La Neuvième symphonie fut au contraire tout à fait convaincante, Harnoncourt happant l'auditeur dès le départ et sans relâche, atteignant ainsi son objectif : "avant tout dégager un contenu émotionnel". C'est donc avec justice que le public lui fit une ovation longue et appuyée. Le tempo était dans l'ensemble allant, les accents étaient captivants, et les forte, d'une grande densité. Le moins qu'on puisse dire est que l'orchestre formait une masse sonore assez compacte, l'écart entre les vents et les cordes étant minimal. Harnoncourt a pris l'option de mettre les vents radicalement en avant, y compris dans les forte, lorsque les cordes jouent elles aussi à plein - ce qui les reléguait dans un rôle d'accompagnement, certes conforme à l'écriture de la symphonie, mais de manière beaucoup plus radicale qu'à l'accoutumée. Et cela fonctionnait bien, en donnant un certain privilège à l'aspect rythmique et dynamique sur l'aspect mélodique. Harnoncourt insiste sur les contrastes dynamiques, souvent sans préparation, ainsi que sur les répétition rythmiques lancinantes. Certains auront peut-être vu de la sécheresse ou de la violence illégitimes dans ces contrastes. Le scherzo ne manquait pourtant pas de charme, et toute rudesse y était absente dans les cadences et les accents.

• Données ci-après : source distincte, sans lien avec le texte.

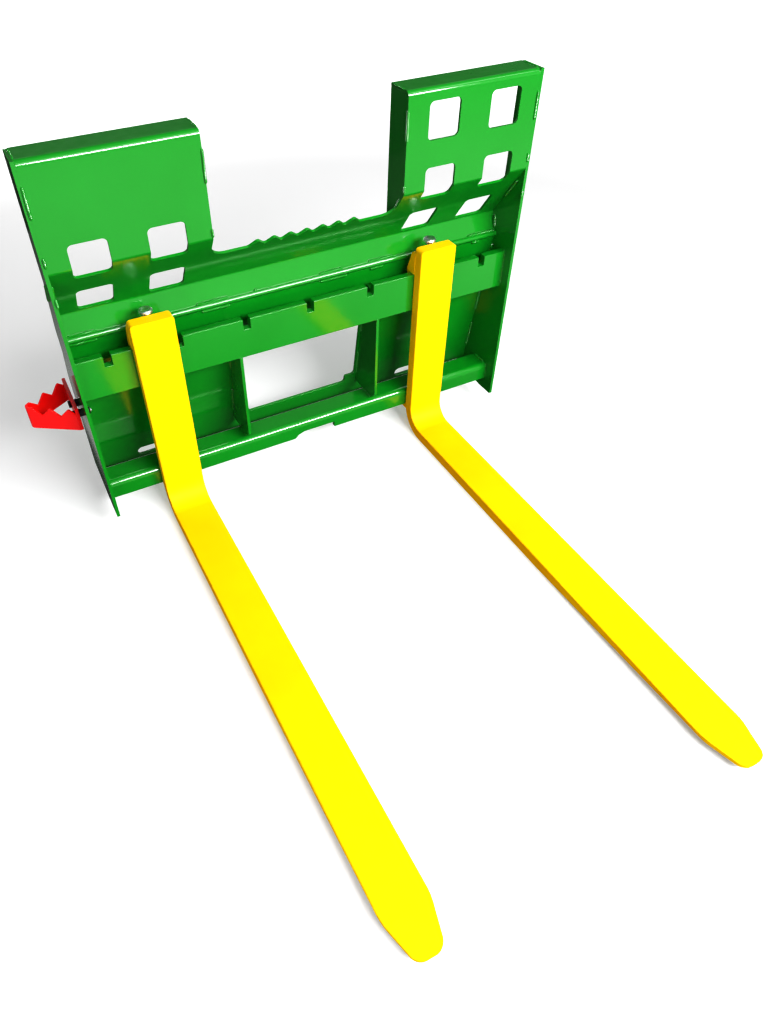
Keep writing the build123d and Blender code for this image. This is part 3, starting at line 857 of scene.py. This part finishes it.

En dehors de l'aspect dynamique, Harnoncourt a beaucoup travaillé la couleur de l'orchestre, qui restait extrêmement sombre, dans des couleurs automnales. Les cordes du Concertgebouw sont réputées pour leur rondeur et leur épaisseur (sans connotation péjorative, au contraire). Sauf peut-être dans le scherzo, où certains passages furent un peu plus lumineux, les vents (qui pour certains au moins utilisaient des instruments d'époque) jouèrent dans le même registre - se fondant d'ailleurs souvent dans les cordes, ce qui donnait un équilibre cordes-vents assez particulier. C'est d'ailleurs ce rapprochement qui donnait souvent cette impression de densité ou de compacité du son. Avec cette couleur sonore, la musique de Schubert ne laissait pas beaucoup d'issues. L'angoisse et la tristesse restaient au premier rang - alors même que Harnoncourt est loin d'en rajouter au niveau du pathos.
Harnoncourt refusait avec une résolution étonnante l'aspect dansant et léger de Schubert, qui donne cette impression de résignation ou de tristesse en demi-teinte. C'est ce qu'il y a à la fois d'intéressant et de discutable dans son interprétation. Les danses apparaissaient toujours comme des marches. Il n'y a guère que l'Allegro vivace du scherzo qui fut un peu détendu. Le trio fut joué avec tristesse, Harnoncourt dirigeant droit comme un I, alors que ce passage pourrait être tellement dansant. C'est peut-être en définitive cet intérêt pour la dynamique et le rythme joint à un refus de la danse qui caractérise l'approche de Harnoncourt - et qui peut donner cette impression de violence ou de sécheresse que certains lui reprochent. C'est ce qui donne cette interprétation terrienne, dans laquelle les musiciens ne troquent jamais leurs godillots contre des ballerines. On est alors écrasé par une espèce de pesanteur, qui ne peut nous entraîner que vers le bas, vers une chute certaine - gravitation qui correspondrait à l'état maladif de Schubert ? Selon Harnoncourt, "Schubert est par définition inquiétant. Il n'y a pas d'obligeance chez lui. On a l'impression de regarder au fond d'un gouffre". C'est assurément ce qu'il a réussi à faire entendre.